Socialism is so vague some forms CAN be voluntary and participatory, to some degrees. Try Burning Man for example.

Writing my previous comment I was going to throw in an example that I'll now illustrate, a peaceful, voluntary, transfer of power, from privatized to cooperative: A successful business man owns a shoe factory filled with employees. He has two kids who with a fine education decided to go into other careers and his kids have no interest in running or owning an inherited shoe factory. He cares for his employees and community and does not want to shut down the factory and all those jobs - so with lawyers, bankers, community leaders, and all of the factory employees they create a worker's cooperative to receive the factory and hand him a fat check.

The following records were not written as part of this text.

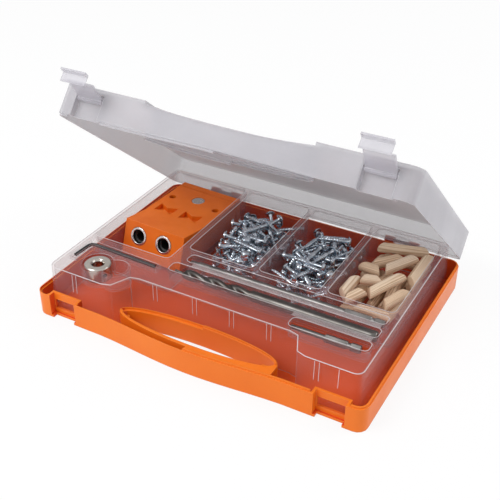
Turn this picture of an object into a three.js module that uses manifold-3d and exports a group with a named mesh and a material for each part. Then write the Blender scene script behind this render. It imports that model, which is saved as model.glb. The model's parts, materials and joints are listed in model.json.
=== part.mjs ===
// Pocket-hole jig kit in a carry case: orange base, clear hinged lid with two snap latches, clear
// compartment tray, and the jig, stop collar, hex key, drill, driver bits, screws and plugs in it.
// Millimetres, +Z up, X to the right of the case, Y to its hinge side. The origin is on the table,
// under the middle of the base.
import * as THREE from 'three';
import { mergeVertices } from 'three/addons/utils/BufferGeometryUtils.js';
import Module from 'manifold-3d';

const wasm = await Module();
wasm.setup();

// ---- driving dimensions ----
const CASE_WIDTH = 310;
const CASE_DEPTH = 224;
const CORNER_RADIUS = 9;
const WALL = 2.2;
const CLOSED_HEIGHT = 48.5;
const PARTING_HEIGHT = 22.5;
const LIP_HEIGHT = 1.8;
const LIP_GAP = 0.45;

const HANDLE_BULGE = 6;
const HANDLE_HALF_LENGTH = 100;
const GRIP_HALF_LENGTH = 75;
const GRIP_HALF_DEPTH = 15;
const GRIP_CENTRE = new THREE.Vector2(0, -96.8);
const GRIP_WALL = 3;
const GRIP_CHAMFER = 2.4;
const GRIP_DROP_END = 2.5;
const GRIP_DROP_MIDDLE = 7.5;

const HINGE_Y = 115.6;
const HINGE_Z = 24.5;
const HINGE_X = 96;
const HINGE_BARREL_RADIUS = 3.1;
const HINGE_PIN_RADIUS = 1.4;
const HINGE_PIN_LENGTH = 34;
const LID_OPEN = 40.5;

const LATCH_X = 126;
const LATCH_WIDTH = 24;
const LATCH_PIVOT_Y = -109.6;
const LATCH_PIVOT_Z = 38.8;
const LATCH_OPEN = { left: 109, right: 116 };
const RECESS_DEPTH = 6.2;
const RECESS_TOP = 43.5;
const CATCH_LOW = 6.4;
const CATCH_HIGH = 15.6;

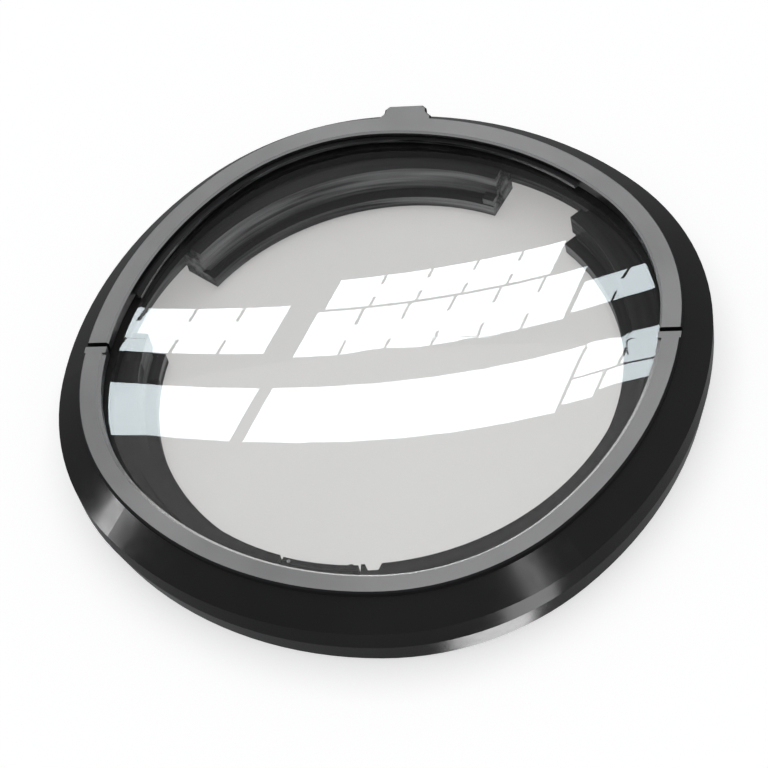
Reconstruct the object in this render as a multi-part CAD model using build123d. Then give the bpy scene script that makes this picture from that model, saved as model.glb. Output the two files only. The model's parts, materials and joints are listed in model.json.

If I understand your argument, anyone off the street cannot voluntarily just walk in that factor and make their own shoes, because the privatized "coop club" now owns it rather than the "boss". With that coop foothold in the community they can start other cooperative coops to make dishwashers, furniture, etc. and maybe that guy can work there...

Mondragon is the best example where a poor region collected together successfully in a new bottom up system. I've never been but would really like to see it. I wouldn't expect it to be perfect, but they have a good thing going.
https://www.google.com/#q=mondragon

It's not perfect. But it's better than what we've got, better than welfare and/or the universal basic income trap - or just starvin. Or war for profit.

I'm all for coops, but they presuppose the right to exclude. Like you said, Joe Smith can't just walk into the factory and start using it to make his shoes unless the property owners - the coop - are fine with that. I don't like differentiating private and cooperative, because they're not mutually exclusive; private property can be owned and operated cooperatively. All private property does is seek to reduce conflict over resources by assigning use claims. It's something we all do, and it's intuitive.

As long as it's all voluntary, I'm all for it. Consent is king.

I like that: "Consent is king."

Coops are a HUMONGOUS step better.

A democratic workplace that serves your interest versus working for a dictator who exploits you to the legal maximum and may fire you at any time.

Cooperatives aren't violent so far as I know.

A boss who threatens to fire you is not cool.

Maybe if someone came in and started some shit in a coop I suppose they'd call the state in. Communism has a state monopoly on violence just like capitalism. Thug police.

How could you have something that doesn't "exclude."

Would it be possible to fuse coops with voluntaryism? An open-coop?

Also, I wrote a new post:
OSAPAP 003 - Project Concepts And Limitations For The Open Source Anti Propaganda Animation Project

Voluntaryism doesn't preclude private property. Again, the only moral way for people to engage with each other is by consent, which requires the ability to exclude (freedom of association). Coops, so long as they're consensual, are by definition voluntary.

Working for someone isn't inherently bad or unjust; you agree to provide your time and perform tasks in exchange for something that's worth more than your time doing something else. A coop is no more required to employ you or let you use their cooperatively owned resources than a traditional boss is.